アイツんなかのアクアリウム

「ふつう」の青年の頭の中を駆け巡っているサカナたち。そのスケッチ

人との交流が恋しくなる時期。寂しさ

様々なところで言われていることだが、人は1人では生きられない。現在でも<むしろ現在だからこそ>食品や水を手に入れるのに他の人の手を借りなければならない。一人暮らしで「自分は1人で生きている」と思っている人も、給料を渡す会社の存在や身の回りのものを販売している店の存在に目を向ける必要があるだろう。自給自足の生活を送っているという人も食品は自給自足でも、衣服等は店に頼っていることが少くない。

そして、そのような生活を支える人間とだけの関係が必要というわけではない。家族、友人、たまにやり取りをする知人。それらの存在は精神的な安定に一役をかっている。これは経験から話すのだが、自分相手に話しているといつの間にか極論を振ってしまっていたり、感覚で話すために大量の造語をしてしまい、次に人と話すときに支障をきたす場合がある。そしてネガティブな考えになったり躁状態になったりしたときに、客観的な視点から止めてくれる存在がいなくなる。自分を「普通」の範疇の中においておくためにも人間関係は大切なのだ。

最近は妙に寂しさを感じて知人に自分から連絡を取ることが多くなってきた。念の為に言及しておくが、躁状態のいろいろな人と連絡を取る症状とは異なると思う。なぜなら知人と言っても5人位で、友人と知人の間のような存在ばかり。そしてそれは私にとって処理できるかどうかギリギリの人数だからだ。キャパオーバーは未然に防げている。

されらは久しぶりの連絡だと言うのに気さくに返信をしてくれる。こちらは緊張してDMやLINEを送るから少し拍子抜けした感じになる。それがとてもありがたい。

どんな事を話すかというと、今年の酷暑の話をしたり、新型コロナウイルスの事を話したりといった感じだ。相手が大学生のときは授業や課題の話をしてもらったりする。ひとつひとつの話題は他愛のないものでも、私にとっては新鮮だ。1人で過ごしている時間が長いと、図書館で選ぶ本も似たような自分の好みのものばかりになるし、生活も単調になる。自分とは違う世界の話を聞くことで好奇心が刺激されて、日常にも彩りがついてくるのだ。

この寂しさは最近になって生まれたものだと思う。今までに友人と会えなくてもこの感覚を感じることはなかった。おそらく、このコロナ禍で人と人との分断が生じたことが要因の1つだ。加えて様々な人と話すことができていた高校の存在が消えたことが今になって効いてきたのだと思う。

高校では友人こそ少なかったものの沢山の人と話す機会が多く用意されていた。

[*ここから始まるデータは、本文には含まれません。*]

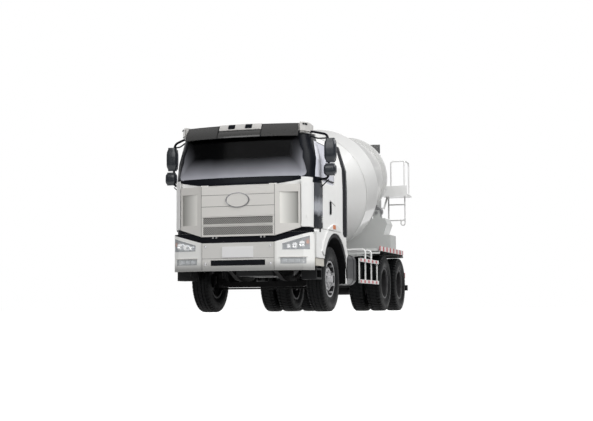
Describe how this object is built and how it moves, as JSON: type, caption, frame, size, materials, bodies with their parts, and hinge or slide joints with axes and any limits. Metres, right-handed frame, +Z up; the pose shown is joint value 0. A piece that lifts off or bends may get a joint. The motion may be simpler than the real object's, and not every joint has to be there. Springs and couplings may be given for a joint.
{
  "type": "concrete mixer truck",
  "caption": "Three-axle mixer lorry: flat-fronted tilting cab, inclined turning drum on a frame, hopper, swinging discharge chute, ladder and side guards.",
  "frame": {"origin": "on the ground, under the middle of the whole vehicle", "axes": "+Z up, the cab faces -Y, +X is the truck's left"},
  "size_m": [2.95, 9.157, 3.75],
  "materials": {
    "cab_paint": "gloss",
    "side_paint": "gloss",
    "lid_paint": "gloss",
    "black_plastic": "satin",
    "glass": "clear",
    "lamp_glass": "clear",
    "tail_red": "gloss",
    "frame_paint": "satin",
    "axle_paint": "satin",
    "engine_iron": "satin",
    "wheel_steel": "satin",
    "tyre": "matte",
    "drum_paint": "gloss",
    "mixer_paint": "satin",
    "roller_steel": "satin",
    "hopper_paint": "satin",
    "white_paint": "gloss",
    "tank_metal": "satin",
    "seat_fabric": "matte",
    "dash_plastic": "matte"
  },
  "bodies": {
    "chassis": {"chassis_frame": "frame_paint", "mixer_subframe": "mixer_paint", "front_pedestal": "mixer_paint", "rear_pedestal": "mixer_paint", "drum_drive": "engine_iron", "engine_block": "engine_iron", "front_axle": "axle_paint", "leaf_springs": "axle_paint", "drive_axles": "axle_paint", "propeller_shaft": "axle_paint", "fuel_tank": "tank_metal", "air_tanks": "frame_paint", "side_guards": "white_paint", "rear_fenders": "mixer_paint", "underrun_bar": "frame_paint", "tail_lamps": "tail_red", "hopper": "hopper_paint", "discharge_funnel": "hopper_paint", "ladder_platform": "white_paint", "bumper": "cab_paint", "front_lamps": "lamp_glass", "entry_steps": "frame_paint"},
    "cab": {"cab_shell": "side_paint", "windscreen": "glass", "sun_visor": "black_plastic", "corner_deflectors": "side_paint", "side_trims": "black_plastic", "mirrors": "black_plastic", "wheel_arches": "side_paint", "seats": "seat_fabric", "dashboard": "dash_plastic"},
    "left_door": {"door_left": "side_paint", "door_glass_left": "glass"},
    "right_door": {"door_right": "side_paint", "door_glass_right": "glass"},
    "lid": {"front_lid": "lid_paint"},
    "left_knuckle": {"knuckle_left": "axle_paint"},
    "right_knuckle": {"knuckle_right": "axle_paint"},
    "tie_rod": {"tie_rod": "axle_paint"},
    "front_left_wheel": {"wheel_front_left": "wheel_steel", "tyre_front_left": "tyre"},
    "front_right_wheel": {"wheel_front_right": "wheel_steel", "tyre_front_right": "tyre"},
    "drum": {"mixer_drum": "drum_paint"},
    "left_roller": {"drum_roller_left": "roller_steel"},
    "right_roller": {"drum_roller_right": "roller_steel"},
    "turret": {"chute_turret": "mixer_paint"},
    "chute": {"chute": "mixer_paint"},
    "jack_barrel": {"jack_barrel": "frame_paint"},
    "jack_rod": {"jack_rod": "roller_steel"},
    "rear_1_left_wheels": {"wheels_rear_1_left": "wheel_steel", "tyres_rear_1_left": "tyre"},
    "rear_1_right_wheels": {"wheels_rear_1_right": "wheel_steel", "tyres_rear_1_right": "tyre"},
    "rear_2_left_wheels": {"wheels_rear_2_left": "wheel_steel", "tyres_rear_2_left": "tyre"},
    "rear_2_right_wheels": {"wheels_rear_2_right": "wheel_steel", "tyres_rear_2_right": "tyre"}
  },
  "joints": [
    {"name": "cab_tilt", "type": "hinge", "parent": "chassis", "child": "cab", "pos_m": [0, -4.503, 1.2], "axis": [1, 0, 0], "range_deg": [0, 50]},
    {"name": "left_door_hinge", "type": "hinge", "parent": "cab", "child": "left_door", "pos_m": [1.225, -4.001, 2], "axis": [0, 0, -1], "range_deg": [0, 70]},
    {"name": "right_door_hinge", "type": "hinge", "parent": "cab", "child": "right_door", "pos_m": [-1.225, -4.001, 2], "axis": [0, 0, 1], "range_deg": [0, 70]},
    {"name": "lid_hinge", "type": "hinge", "parent": "cab", "child": "lid", "pos_m": [0, -4.529, 2.034], "axis": [-1, 0, 0], "range_deg": [0, 70]},
    {"name": "left_steer", "type": "hinge", "parent": "chassis", "child": "left_knuckle", "pos_m": [0.85, -3.185, 0.545], "axis": [0, 0, 1], "range_deg": [-38, 38]},
    {"name": "right_steer", "type": "hinge", "parent": "chassis", "child": "right_knuckle", "pos_m": [-0.85, -3.185, 0.545], "axis": [0, 0, 1], "range_deg": [-38, 38]},
    {"name": "tie_rod_pivot", "type": "hinge", "parent": "left_knuckle", "child": "tie_rod", "pos_m": [0.85, -2.995, 0.4], "axis": [0, 0, 1], "range_deg": [-38, 38]},
    {"name": "front_left_spin", "type": "hinge", "parent": "left_knuckle", "child": "front_left_wheel", "pos_m": [1.01, -3.185, 0.545], "axis": [1, 0, 0], "continuous": true},
    {"name": "front_right_spin", "type": "hinge", "parent": "right_knuckle", "child": "front_right_wheel", "pos_m": [-1.01, -3.185, 0.545], "axis": [1, 0, 0], "continuous": true},
    {"name": "rear_1_left_spin", "type": "hinge", "parent": "chassis", "child": "rear_1_left_wheels", "pos_m": [0.915, 0.525, 0.545], "axis": [1, 0, 0], "continuous": true},
    {"name": "rear_1_right_spin", "type": "hinge", "parent": "chassis", "child": "rear_1_right_wheels", "pos_m": [-0.915, 0.525, 0.545], "axis": [1, 0, 0], "continuous": true},
    {"name": "rear_2_left_spin", "type": "hinge", "parent": "chassis", "child": "rear_2_left_wheels", "pos_m": [0.915, 1.875, 0.545], "axis": [1, 0, 0], "continuous": true},
    {"name": "rear_2_right_spin", "type": "hinge", "parent": "chassis", "child": "rear_2_right_wheels", "pos_m": [-0.915, 1.875, 0.545], "axis": [1, 0, 0], "continuous": true},
    {"name": "drum_spin", "type": "hinge", "parent": "chassis", "child": "drum", "pos_m": [0, 0.425, 2.483], "axis": [0, 0.9781, 0.2079], "continuous": true},
    {"name": "left_roller_spin", "type": "hinge", "parent": "chassis", "child": "left_roller", "pos_m": [0.60784, 2.49414, 2.12743], "axis": [0, 0.9781, 0.2079], "continuous": true},
    {"name": "right_roller_spin", "type": "hinge", "parent": "chassis", "child": "right_roller", "pos_m": [-0.60784, 2.49414, 2.12743], "axis": [0, 0.9781, 0.2079], "continuous": true},
    {"name": "chute_swivel", "type": "hinge", "parent": "chassis", "child": "turret", "pos_m": [0, 3.375, 1.2], "axis": [0, 0, 1], "range_deg": [-80, 80]},
    {"name": "chute_lift", "type": "hinge", "parent": "turret", "child": "chute", "pos_m": [0, 3.375, 1.8], "axis": [1, 0, 0], "range_deg": [-12, 14]},
    {"name": "jack_barrel_pivot", "type": "hinge", "parent": "turret", "child": "jack_barrel", "pos_m": [0, 3.535, 1.06], "axis": [1, 0, 0], "range_deg": [-11.14, 9.58]},
    {"name": "jack_rod_slide", "type": "slide", "parent": "jack_barrel", "child": "jack_rod", "axis": [0, 0.2189, 0.9757], "range_m": [-0.0687, 0.08]}
  ],
  "couplings": [
    {"joint": "right_steer", "follows": "left_steer", "ratio": 1},
    {"joint": "tie_rod_pivot", "follows": "left_steer", "ratio": -1},
    {"joint": "left_roller_spin", "follows": "drum_spin", "ratio": -7.0902},
    {"joint": "right_roller_spin", "follows": "drum_spin", "ratio": -7.0902},
    {"joint": "jack_barrel_pivot", "follows": "chute_lift", "ratio": -0.78155},
    {"joint": "jack_rod_slide", "follows": "chute_lift", "m_per_rad": 0.32319}
  ]
}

クラスメートや元同じクラスの人間、そして部活動等の後輩。身の回りにロールモデルがたくさんある状態だった。自分はいろいろな経験をしていることもあって話すネタには困らなかったし、皆もそれぞれ違ったシチュエーションで悩んだり活動していて面白かった。

それが今年の春から途絶えてしまった。これまでは読書をしたり、病院へ行ったりついったを活用して対応していたが、それに少し飽きてしまったようだ。というよりも、人間関係の重要性はそれ以上だったということか。本から得る情報よりも人との会話から得られる情報のほうが、質を度外視して考えてみれば多いのは自明だろう。

それに加えてGHの入居が決まったというのもある。新しく始まる生活に対する不安が重なり合って、この寂しさに通じているのかもしれない。

コロナによる人の分断、ロールモデルからの隔離、新たな生活への不安。これらが私の寂しさを作っている。そしてその寂しさを埋めるために私は色々な人と連絡をとったり、ついったに住み着いたりしている。

正直これはすぐに解消される問題ではないと思う。時間をかけてゆっくりと解決していったり、寂しさに慣れたり。或いは恋人などができれば環境が変わるかもしれない。

今までは恵まれた環境のもとで自分自身のことで悩んできた。人間関係まで悩みを広げる余裕がなかったのだ。正直、親のことだったり貧困のこと、児童養護施設のことから恵まれていないと考えられることが多い。しかし、こうしてPCにむかって文章を書けたり、高校を出れている時点で私はかなり恵まれているのだと思う。

9月からグループホームに入って、一人暮らしが始まる。生活保護のお世話になれるのも私が幸運にも日本に生まれてきたからだ。

寂しさはこれからも続くだろう。だが、これにも真摯に向き合って、いつか解消できたらいいなと思う。